One of my last meetings with Orr is over dinner at a Singaporean restaurant in the Bay Area. Cayton is there, and so is Alvin, now 25. We’ve been discussing the family dynamic circa 1992, and Orr is talking about all the transcontinental moves. He begins, “When we moved back to Palo Alto …” Alvin interrupts: “First of all, we didn’t move from Singapore to Palo Alto. Mom and I moved. You moved from Singapore to Japan.” Orr stares at his plate and nods. “That’s right,” he says quietly. Alvin turns to me and continues, “I understand why he loved work. It’s where he found his escape. But then he shouldn’t have gotten married and had kids.” A look of pain crosses Orr’s normally placid face.
But then, just as suddenly, there are moments that remind Orr why he did.
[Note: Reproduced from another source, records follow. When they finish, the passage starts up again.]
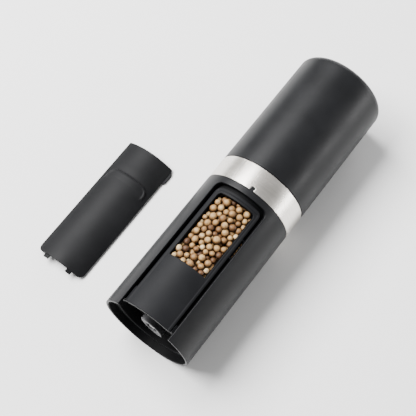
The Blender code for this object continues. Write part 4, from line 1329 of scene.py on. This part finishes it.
@dataclass
class UpperHalf:
    """Upper shell with its rounded end, and the push button in it.

    Attributes:
        sizes: Shared sizes of the mill.
        fillet: Radius of the rounded end.
        guide_inner: Inner radius of the button's guide.
        guide_outer: Outer radius of the guide.
        button: Radius of the button.
    """

    sizes: MillSizes
    fillet: float = 4.5
    guide_inner: float = 8.4
    guide_outer: float = 10.0
    button: float = 8.1

    def shell(self) -> TurnedPiece:
        """Closed shell of the upper half."""
        s = self.sizes
        inner = s.radius - s.wall
        inner_top = s.length - 2.5
        centre = (s.radius - self.fillet, s.length - self.fillet)
        arc = []
        for step in range(13):
            angle = math.pi / 2 * step / 12
            arc.append((centre[0] + self.fillet * math.sin(angle), centre[1] + self.fillet * math.cos(angle)))
        profile = (
            (self.guide_inner, s.length),
            *arc,
            (s.radius, s.upper_bottom),
            (inner, s.upper_bottom),
            (inner, inner_top - 2.5),
            (inner - 2.5, inner_top),
            (self.guide_outer, inner_top),
            (self.guide_outer, s.length - 6.8),
            (self.guide_inner, s.length - 6.8),
        )
        return TurnedPiece("upper_shell_skin", "upper_housing", profile, 0.3, 160)

    def push_button(self) -> TurnedPiece:
        """Button with a shallow dish, its flange and stem."""
        low, high = height_of("push_button")
        s = self.sizes
        flange_top = s.length - 7.1
        radius = self.button
        profile = (
            (0.0, high - 0.5),
            (radius * 0.35, high - 0.46),
            (radius * 0.7, high - 0.3),
            (radius - 0.6, high),
            (radius, high - 0.5),
            (radius, flange_top),
            (self.guide_outer - 0.1, flange_top),
            (self.guide_outer - 0.1, flange_top - 1.5),
            (2.2, flange_top - 1.5),
            (2.2, low),
            (0.0, low),
        )
        return TurnedPiece("button_cap", "push_button", profile, 0.2, 96, closed=False)

    def build(self, finishes: Finishes) -> list[bpy.types.Object]:
        """Builds the shell and the button."""
        return [self.shell().build(finishes), self.push_button().build(finishes)]


@dataclass
class GrindingEnd:
    """Wing knob, shaft and retainer that show at the open end.

    Attributes:
        half_length: Half the knob's length.
        half_width: Half its width.
        tilt: Turn of the knob about the axis.
        bottom: Its face towards the rim.
        thickness: Thickness of its plate.
        hole: Radius of the hole round the shaft's end.
        boss: Radius of the boss behind the plate.
        boss_height: How far the boss stands up behind the plate.
        bore: Radius of the boss's bore.
    """

    half_length: float = 9.2
    half_width: float = 4.9
    tilt: float = math.radians(46.0)
    bottom: float = 4.4
    thickness: float = 5.1
    hole: float = 3.6
    boss: float = 5.0
    boss_height: float = 2.6
    bore: float = 2.75

    def lens(self) -> list[Point2]:
        """Outline of the wing plate: two arcs that meet in blunt tips."""
        rise = self.half_width
        radius = (self.half_length**2 + rise**2) / (2 * rise)
        half = math.asin(self.half_length / radius)
        points = []
        for side in (1, -1):
            for step in range(25):
                angle = half * (1 - step / 12) * 0.965
                along = side * radius * math.sin(angle)
                points.append((along, side * (radius * math.cos(angle) - radius + rise)))
        return points

    def knob(self, finishes: Finishes) -> bpy.types.Object:
        """Builds the wing knob with its boss."""
        angles = [2 * math.pi * k / 40 for k in range(40)]
        ring = [(self.hole * math.cos(angle), self.hole * math.sin(angle)) for angle in angles]
        bm = plate([self.lens(), ring], self.thickness, 0.45, 3)
        turn = Matrix.Rotation(math.pi / 2 + self.tilt, 4, "Z")
        bm.transform(Matrix.Translation((0, 0, self.bottom + self.thickness / 2)) @ turn)
        top = self.bottom + self.thickness
        low, high = top - 1.0, top + self.boss_height
        profile = [(self.boss, low), (self.boss, high), (self.bore, high), (self.bore, low)]
        boss = turned(soften(profile, 0.25), 64)
        return file_piece(merge(bm, boss), "wing_knob", finishes.of("adjuster"), "adjuster_knob")

    def turned_pieces(self) -> list[TurnedPiece]:
        """Shaft and retainer ring."""
        shaft_low, shaft_high = height_of("drive_shaft")
        ring_low, ring_high = height_of("burr_retainer")
        shaft = ((0.0, shaft_low), (2.5, shaft_low), (2.5, shaft_high), (0.0, shaft_high))
        ring = ((22.4, ring_high), (22.4, ring_low), (14.4, ring_low), (14.4, ring_high))
        return [
            TurnedPiece("ground_shaft", "drive_shaft", shaft, 1.1, 64, closed=False),
            TurnedPiece("retainer_ring", "burr_retainer", ring, 0.35, 96),
        ]

    def build(self, finishes: Finishes) -> list[bpy.types.Object]:
        """Builds the visible pieces of the grinding end."""
        return [self.knob(finishes), *(piece.build(finishes) for piece in self.turned_pieces())]


@dataclass
class PowerPack:
    """Cells, holder and lid, which show when the upper half is pulled off.

    Attributes:
        cells: Number of cells.
        cell_radius: Radius of a cell.
        circle: Radius of the circle that the cells stand on.
        holder_radius: Outer radius of the holder.
    """

    cells: int = 6
    cell_radius: float = 5.25
    circle: float = 20.0
    holder_radius: float = 25.8

    def build(self, finishes: Finishes) -> list[bpy.types.Object]:
        """Builds the cells, the holder and the lid."""
        pieces = []
        for index in range(self.cells):
            angle = 2 * math.pi * index / self.cells + math.pi / self.cells
            low, high = height_of(f"cell_{index + 1}")
            profile = (
                (0.0, high),
                (1.9, high),
                (1.9, high - 0.9),
                (3.9, high - 0.9),
                (4.1, high - 1.15),
                (self.cell_radius, high - 1.15),
                (self.cell_radius, low + 0.2),
                (self.cell_radius - 0.6, low),
                (0.0, low),
            )
            offset = (self.circle * math.cos(angle), self.circle * math.sin(angle))
            name = f"battery_{index + 1}"
            pieces.append(TurnedPiece(name, f"cell_{index + 1}", profile, 0.25, 40, offset, False))
        low, high = height_of("battery_holder")
        base = low + 2.0
        holder = (
            (14.25, high),
            (14.25, base),
            (self.holder_radius, base),
            (self.holder_radius, low),
            (12.6, low),
            (12.6, high),
        )
        pieces.append(TurnedPiece("cell_holder", "battery_holder", holder, 0.3, 96))
        low, high = height_of("contact_lid")
        lid = ((self.holder_radius, high), (self.holder_radius, low), (2.0, low), (2.0, high))
        pieces.append(TurnedPiece("cell_lid", "contact_lid", lid, 0.4, 96))
        return [piece.build(finishes) for piece in pieces]


# ------------------------------------------------------------------ the peppercorns


@dataclass
class Peppercorns:
    """Peppercorns that fill the chamber up to the window.

    Attributes:
        sizes: Shared sizes of the mill.
        count: How many corns.
        smallest: Smallest radius.
        largest: Largest radius.
        low: Lowest place along the axis.
        high: Highest place along the axis.
        level: How far up, towards the window, the fill reaches.
        depth: Distance from the axis of the plane below which no corns are needed.
        rounds: Steps of the packing.
        seed: Seed of the random draws.
        slot_corn: Radius of the corns at the release slot.
        slot_radius: Their distance from the axis.
        slot_angle: Their turn from the window's middle line.
        slot_start: Place of the first one along the axis.
        slot_step: Distance from one to the next.
    """

    TONE = "corn_tone"
    LIT = "corn_lit"

    sizes: MillSizes
    count: int = 520
    smallest: float = 1.6
    largest: float = 2.65
    low: float = 38.0
    high: float = 91.0
    level: float = 26.1
    depth: float = 7.0
    rounds: int = 150
    seed: int = 11
    slot_corn: float = 1.25
    slot_radius: float = 24.6
    slot_angle: float = math.radians(-40.2)
    slot_start: float = 58.6
    slot_step: float = 2.15

    def pack(self) -> tuple[np.ndarray, np.ndarray]:
        """Packs the corns by pushing overlapping ones apart inside the chamber.

        Returns:
            Centres and radii, in the mill's millimetres.
        """
        rng = np.random.default_rng(self.seed)
        s = self.sizes
        share = rng.beta(2.4, 2.0, self.count)
        radii = (share * (self.largest - self.smallest) + self.smallest).astype(np.float32)
        wall = s.chamber_inner - 0.1
        centres = np.stack(
            [
                -rng.uniform(self.depth, wall, self.count),
                rng.uniform(-wall, wall, self.count),
                rng.uniform(self.low + 2, self.high - 2, self.count),
            ],
            axis=1,
        ).astype(np.float32)
        level = (self.level + rng.uniform(-2.0, 0.1, self.count)).astype(np.float32)
        half = s.window_half - 0.2
        apart = np.eye(self.count, dtype=np.float32) * 1e6
        for _ in range(self.rounds):
            gap = centres[:, None, :] - centres[None, :, :]
            distance = np.sqrt((gap**2).sum(axis=2)) + apart
            overlap = radii[:, None] + radii[None, :] - distance
            push = np.where(overlap > 0, overlap, 0.0) / distance
            centres += (gap * push[:, :, None]).sum(axis=1) * 0.4
            centres[:, 2] = np.clip(centres[:, 2], self.low + radii, self.high - radii)
            in_window = (
                (np.abs(centres[:, 1]) < half - radii * 0.6)
                & (centres[:, 2] > s.window_bottom + radii * 0.6)
                & (centres[:, 2] < s.window_top - radii * 0.6)
            )
            out = np.hypot(centres[:, 0], centres[:, 1])
            limit = np.where(in_window, level - radii, wall - radii)
            scale = np.where(out > limit, limit / np.maximum(out, 1e-6), 1.0)
            centres[:, :2] *= scale[:, None]
            centres[:, 0] = np.minimum(centres[:, 0], -(self.depth + radii))
        return centres, radii

    def slot_corns(self) -> np.ndarray:
        """Centres of the few small corns that lie against the release slot."""
        x = -self.slot_radius * math.cos(self.slot_angle)
        y = self.slot_radius * math.sin(self.slot_angle)
        return np.array([[x, y, self.slot_start + self.slot_step * k] for k in range(5)])

    def build(self, finishes: Finishes) -> bpy.types.Object:
        """Builds every corn as a slightly uneven ball in one piece."""
        centres, radii = self.pack()
        centres = np.concatenate([centres, self.slot_corns()])
        radii = np.concatenate([radii, np.full(len(centres) - len(radii), self.slot_corn)])
        rng = random.Random(self.seed)
        bm = bmesh.new()
        tone = bm.verts.layers.float.new(self.TONE)
        lit = bm.verts.layers.float.new(self.LIT)
        for centre, radius in zip(centres, radii):
            angle = rng.uniform(0, 6.3)
            turn = Matrix.Rotation(angle, 4, Vector((rng.gauss(0, 1), rng.gauss(0, 1), rng.gauss(0, 1))))
            uneven = (rng.uniform(0.93, 1.04), rng.uniform(0.93, 1.04), rng.uniform(0.93, 1.0), 1.0)
            place = Matrix.Translation(Vector(centre)) @ turn @ Matrix.Diagonal(uneven)
            ball = bmesh.ops.create_icosphere(bm, subdivisions=2, radius=float(radius), matrix=place)
            shade = min(max(rng.gauss(0.47, 0.27), 0.02), 1.0)
            for vert in ball["verts"]:
                vert[tone] = min(max(shade + rng.gauss(0, 0.03), 0.0), 1.0)
                arm = vert.co - Vector(centre)
                # Painted shade: high on the corn's side that faces the window, low on its far side.
                vert[lit] = -arm.x / radius
                vert.co += arm * rng.uniform(-0.035, 0.035)
        return file_piece(
            bm, "peppercorns", finishes.corns, body="lower_unit", sharp=180.0, weighted=False
        )


# ------------------------------------------------------------------ stage, light and camera


@dataclass
class Studio:
    """Pale floor, soft light and the camera.

    Attributes:
        eye: Place of the camera.
        forward: Direction that it looks in.
        up: Its upward direction.
        lens: Focal length on a 36 mm sensor.
        tone: Colour of the lights.
    """

    eye: Point3 = (-0.1943, -0.1623, 0.5560)
    forward: Point3 = (0.3096, 0.2576, -0.9153)
    up: Point3 = (0.7374, 0.5428, 0.4021)
    lens: float = 85.98
    tone: Colour = (1.0, 0.995, 1.0)

    def floor(self) -> bpy.types.Object:
        """Builds the pale floor."""
        bm = bmesh.new()
        bmesh.ops.create_grid(bm, x_segments=4, y_segments=4, size=4.0)
        mesh = bpy.data.meshes.new("pale_floor")
        bm.to_mesh(mesh)
        bm.free()
        nodes = Nodes("pale_floor")
        broad = nodes.noise(2.0, 2.0)
        nodes.wire("Base Color", nodes.ramp(broad, [(0.3, (0.87, 0.87, 0.865)), (0.7, (0.89, 0.89, 0.885))]))
        nodes.tint("Roughness", 0.65)
        nodes.tint("Specular IOR Level", 0.2)
        mesh.materials.append(nodes.material)
        floor = bpy.data.objects.new("pale_floor", mesh)
        bpy.context.scene.collection.objects.link(floor)
        return floor

    def area(self, name: str, place: Point3, target: Point3, size: Point2, power: float) -> None:
        """Adds a rectangular soft light.

        Args:
            name: Name of the light.
            place: Its place.
            target: The point that it faces.
            size: Its width and height.
            power: Its power in watts.
        """
        light = bpy.data.lights.new(name, "AREA")
        light.shape = "RECTANGLE"
        light.size, light.size_y = size
        light.energy = power
        light.color = self.tone
        lamp = bpy.data.objects.new(name, light)
        lamp.location = place
        aim = Vector(target) - Vector(place)
        lamp.rotation_euler = aim.to_track_quat("-Z", "Y").to_euler()
        bpy.context.scene.collection.objects.link(lamp)

    def lights(self) -> None:
        """Adds the soft lights and the even surroundings."""
        world = bpy.data.worlds.new("even_surroundings")
        world.use_nodes = True
        back = world.node_tree.nodes["Background"]
        back.inputs["Color"].default_value = (1.0, 1.0, 1.0, 1.0)
        back.inputs["Strength"].default_value = 0.42
        bpy.context.scene.world = world
        self.area("key_softbox", (-0.1, 0.75, 1.15), (0.0, 0.0, 0.0), (1.2, 0.8), 78.0)
        self.area("side_softbox", (0.85, -1.1, 0.24), (0.05, 0.0, 0.02), (0.9, 0.2), 15.0)
        self.area("end_softbox", (1.2, 0.35, 0.35), (0.0, 0.0, 0.02), (0.7, 0.35), 7.0)

    def camera(self) -> bpy.types.Object:
        """Adds the camera."""
        data = bpy.data.cameras.new("camera")
        data.lens = self.lens
        data.sensor_width = 36.0
        data.clip_start = 0.01
        camera = bpy.data.objects.new("camera", data)
        back = -Vector(self.forward).normalized()
        right = Vector(self.up).cross(back).normalized()
        up = back.cross(right)
        turn = Matrix((right, up, back)).transposed().to_4x4()
        camera.matrix_world = Matrix.Translation(self.eye) @ turn
        bpy.context.scene.collection.objects.link(camera)
        bpy.context.scene.camera = camera
        return camera

    def build(self) -> None:
        """Builds the stage, the lights and the camera."""
        self.floor()
        self.lights()
        self.camera()


# ------------------------------------------------------------------ assembly


def main() -> None:
    """Builds every sub-assembly in order."""
    logging.basicConfig(level=logging.INFO, format="%(name)s: %(message)s")
    finishes = Finishes()
    LOG.info("dressed %d packed nodes", finishes.dress_carried_nodes())
    builders = [
        LowerHousing(SIZES),
        SteelBand(SIZES),
        GrainChamber(SIZES),
        RefillCover(SIZES),
        UpperHalf(SIZES),
        GrindingEnd(),
        PowerPack(),
        Peppercorns(SIZES),
    ]
    for builder in builders:
        made = builder.build(finishes)
        for piece in made if isinstance(made, list) else [made]:
            LOG.info("built %s with %d faces", piece.name, len(piece.data.polygons))
    Studio().build()


if __name__ == "__main__":
    main()
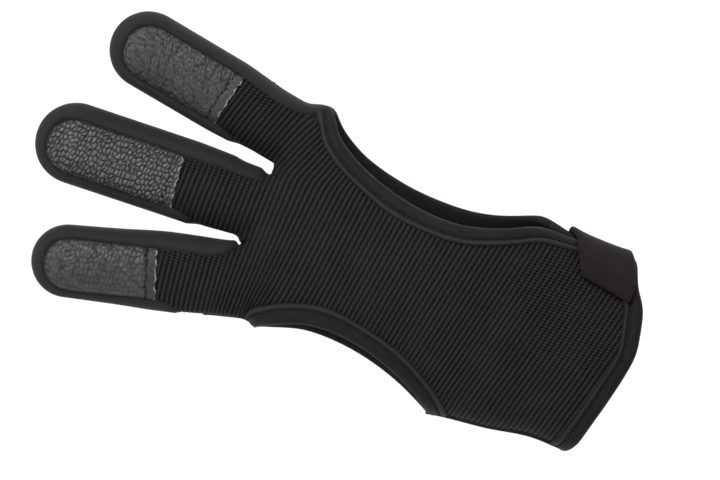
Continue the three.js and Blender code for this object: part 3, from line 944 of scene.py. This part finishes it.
# cell: pebbles' size along the finger and across. relief: their height. wrinkle: the wrinkles' depth.
# contrast: how far the colour spreads, with pebble tops lighter as painted highlight and creases darker as
# painted shade. cut_lean: how the straight edge slants. even: how far the pebbles reach to that edge.
# tone: how light the leather is. shade: how much painted shade darkens the tip's lower side. lean: how
# the pattern slants. fold: how close the wrinkles lie, along and across. soft: how blurred the pebbles
# are. fall: how much painted shade darkens the leather towards its lower side.
PAD_LOOKS = {
    "index": dict(cell=(0.85, 1.75), relief=0.36, wrinkle=0.4, seed=3, cut_lean=0.3, even=0.25,
                  tone=0.54, contrast=0.85, shade=0.15, lean=-0.58, fold=(1.5, 0.6), soft=0.15,
                  fall=0.12),
    "middle": dict(cell=(1.2, 1.85), relief=0.72, wrinkle=0.14, seed=5, cut_lean=-0.03, even=1.0,
                   tone=1.12, contrast=1.12, shade=0.55, lean=0.25, fold=(0.55, 1.3), soft=0.0,
                   fall=0.0),
    "ring": dict(cell=(1.45, 1.9), relief=0.3, wrinkle=0.2, seed=8, cut_lean=-0.24, even=0.0,
                 tone=0.48, contrast=1.35, shade=0.25, lean=0.25, fold=(0.55, 1.3), soft=0.4,
                 fall=0.42),
}


def cut_x(finger, across):
    """How far along the finger the pad's straight edge lies, at a place across it."""
    looks = PAD_LOOKS[finger["name"]]
    lean = looks["cut_lean"] - finger["side"][0] / finger["side"][2]
    return (finger["pad_start"] - lean * (across + 1.5)
            + 0.16 * np.sin(across * 1.3 + looks["seed"]) + 0.13 * np.sin(across * 3.1)
            + 0.12 * np.sin(across * 7.3 + looks["seed"]))


def make_pad(finger):
    looks = PAD_LOOKS[finger["name"]]
    above = finger["above"] * finger["stall_half"]
    below = finger["below"] * finger["stall_half"]
    radius = (above + below) / 2
    centre = finger["pad_tip"] - radius
    middle = (above - below) / 2
    tuck, crowding, tone_middle, groove_in, stitches_in = 0.2, 1.25, 0.62, 3.1, 3.2
    n_along, n_tip, n_across = 140, 54, 83
    # samples across lie closer towards the rims
    v = np.sin(np.linspace(-1, 1, n_across) * crowding) / math.sin(crowding)
    across_straight = middle + (radius + tuck) * v
    start = cut_x(finger, across_straight)
    straight = start + (centre - start) * np.linspace(0, 1, n_along)[:, None]
    phi = np.linspace(0, math.pi / 2, n_tip + 1)[1:]
    tip_s = centre + (radius + tuck) * np.sin(phi) ** (2 / PAD_POWER)
    narrow = np.cos(phi) ** (2 / PAD_POWER)
    s = np.vstack([straight, np.broadcast_to(tip_s[:, None], (n_tip, n_across))])
    half = np.concatenate([np.ones(n_along), narrow])[:, None] * (radius + tuck)
    c = middle + half * v
    plan = on_axis(finger, s, c)
    # distance in from the rim
    side_in = half * (1 - np.abs(v))
    tip_in = radius + tuck - np.hypot(np.maximum(s - centre, 0), c - middle)
    inward = np.where(s > centre, np.minimum(np.maximum(tip_in, 0), side_in + 2), side_in)
    grow = eased([0, 0.35, 0.9, 2.2, 6.0], [1.05, 1.35, 1.75, 2.1, 2.25])(inward)
    from_cut = s - start
    long_way, cross_way = looks["cell"]
    slanted = s + c * looks["lean"]
    bent = slanted + 0.3 * waves(s, c, 31, 3.0)
    pebble = cells(bent, c * long_way / cross_way, long_way, looks["seed"])
    blurred = 0.55 + 0.9 * waves(s, c, 57, 3.4, 9)
    pebble = pebble + (blurred - pebble) * looks["soft"]
    calm = 0.6 * waves(s, c, 77, 4.0) - 2.3 * looks["even"]
    fade = smoothstep(1.2, 4.5, from_cut - calm) * 0.8 + 0.2
    fade = fade * (0.35 + 0.65 * smoothstep(0.2, 1.4, inward))
    fold_along, fold_across = looks["fold"]
    crease = 1 - np.abs(waves(slanted * fold_along, c * fold_across, looks["seed"] + 40, 6.0, 5))
    crease = smoothstep(0.72, 1.0, crease) * looks["wrinkle"]
    edge_dip = 0.12 * (1 - smoothstep(0.0, 0.5, from_cut))
    groove = np.exp(-((from_cut - groove_in) / 0.45) ** 2) * (1 - 0.6 * looks["even"])
    grow = grow + (pebble - 0.5) * looks["relief"] * fade - crease * fade - edge_dip - 0.4 * groove
    grow = grow + 0.12 * waves(s, c, looks["seed"] + 9, 14.0)
    # top is the leather's colour: pebble tops are painted lighter as painted highlight, and creases and
    # wrinkles are painted darker as painted shade
    top = pebble * fade * (1 - crease) + 0.3 * (1 - fade)
    top = top + 0.42 * (1 - fade) * (waves(s * 1.7, c * 2.2, 61, 2.0) - 0.25)
    # contrast spreads that painted highlight and shade; the groove inside the straight edge is painted
    # darker as painted shade
    top = (tone_middle + (top - tone_middle) * looks["contrast"]) * (1 - 0.8 * groove) * looks["tone"]
    # painted shade: darker on the tip's lower side (shade), towards the lower side (fall), and in the
    # crevice round the rim
    lower = smoothstep(0.25, 0.95, -v) * smoothstep(-24, -6, s - centre)
    top = top * (1 - looks["fall"] * smoothstep(-0.5, 0.9, -v))
    top = top * (1 - looks["shade"] * lower) * smoothstep(0.15, 1.4, inward + 0.35 * waves(s, c, 19, 1.5))
    field = stall_field_of(finger)
    outer = cast(plan, FRONT, grow, field, PAD_REACH)
    inner = cast(plan, FRONT, 0.62 + 0 * grow, field, PAD_REACH)
    frayed = 0.22 + 0.16 * waves(c, 0 * c, 17, 1.3)
    pale = smoothstep(-0.6, 0.2, waves(c, 0 * c, 23, 2.6))
    raw = (1 - smoothstep(frayed, frayed + 0.2, from_cut)) * pale
    sheet = Sheet().shell(outer, inner, u=s, v=c, top=top, raw=raw)
    piece = sheet.mesh(finger["name"] + "_pad_leather", pad_leather)
    # a row of stitches inside the straight edge
    across = np.linspace(-below + 1.2, above - 1.2, 40)
    path_plan = on_axis(finger, cut_x(finger, across) + stitches_in, across)
    path = cast(path_plan, FRONT, 1.9, field, PAD_REACH)
    stitched(finger["name"] + "_pad_stitches", [(path, normal_at(path, 2.0, field))], "pad_leather",
             Pitch=1.9 * MM, Length=1.45 * MM, Thickness=0.42 * MM)
    kept_piece(piece, "pad_leather", finger["name"] + "_pad")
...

Leaving the restaurant, Alvin casually slings his arm around his dad’s shoulder. Alvin plans to head out for a drink later that night with Callisch, now a marketing executive at Ruckus Wireless and Alvin’s current boss. He wants his dad to join them. “You should come,” Alvin says, with genuine feeling. Orr smiles and says he’ll think about it. In that moment of closeness with his son, he sees a glimmer of light.